Porelio, a Germany-based deeptech company specializing in advanced materials for industrial separation and water treatment, has secured €2.4 million in a pre-seed funding round. The oversubscribed round was led by Faber, with participation from Polytechnique Ventures, Grupo Tecnológica, and better ventures.
The startup has developed a proprietary continuous-flow manufacturing process for Functionalized Ordered Mesoporous Silicas (FOMS), materials designed to capture industrial pollutants and recover valuable resources more effectively than conventional methods. The technology addresses two critical industrial challenges: the removal of persistent organic pollutants like PFAS from water supplies and the recovery of precious metals from manufacturing waste streams.
Scaling Laboratory Success to Industrial Applications
Porelio was founded in 2025 with the explicit mission of bringing materials science innovation from the laboratory to practical industrial scale. According to the company’s co-founder Dr Rhea Machado, the underlying chemistry represents decades of academic research that remained largely unrealized at meaningful production volumes.
“This chemistry has sat on laboratory benches for thirty years. Everyone could see its potential; no one had made it at the scale that matters,” Machado stated. “A material that works by the gram cannot clean a contaminated water supply nor recover the metal lost in an industrial stream. We solved the scale, so it can finally do that work.”

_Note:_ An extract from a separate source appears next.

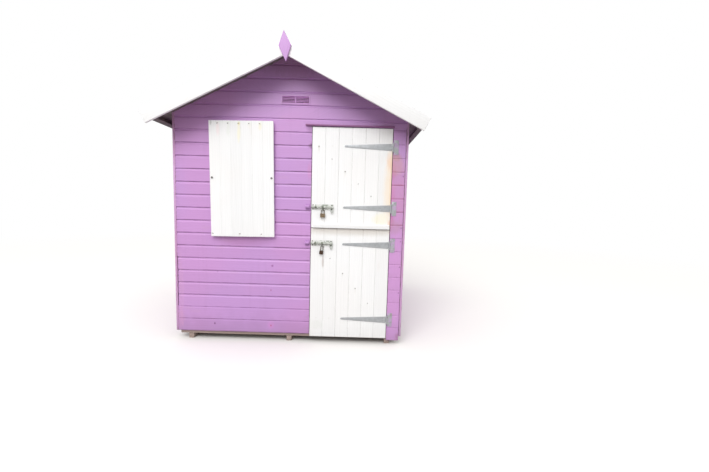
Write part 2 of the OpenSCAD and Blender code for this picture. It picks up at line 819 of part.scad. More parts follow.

This perspective captures a common challenge in the deeptech sector: the gap between theoretical advances and commercially viable production. Porelio’s approach targets this specific bottleneck through its manufacturing innovation rather than fundamental material discovery.
Funding to Drive Production Expansion
The newly raised capital will support three primary objectives. First, the company plans to accelerate its technology development efforts. Second, the funding will finance the scaling of FOMS material production from pilot-scale facilities to industrial-capacity manufacturing. Third, Porelio intends to convert existing collaborations with industrial partners into formal commercial agreements and revenue-generating contracts.
The presence of Faber as lead investor reflects growing institutional confidence in materials science solutions to environmental and industrial challenges. The inclusion of Polytechnique Ventures, the venture arm of one of France’s leading engineering schools, suggests academic validation of the underlying technology.
European Cleantech Momentum
Porelio’s funding round arrives amid increasing European investment in industrial decarbonization and environmental remediation technologies. Water treatment and resource recovery represent priority areas across European regulatory frameworks, particularly following heightened scrutiny of PFAS contamination and industrial metal waste management. The startup’s emergence from Germany positions it within Europe’s established strength in chemical engineering and industrial process innovation.
As water quality regulations tighten and industrial sectors face mounting pressure to adopt circular economy practices, companies offering scalable, efficient separation technologies occupy an advantageous market position. Porelio’s pre-seed success suggests that investors increasingly view materials engineering solutions to industrial environmental challenges as viable venture investments rather than purely academic pursuits.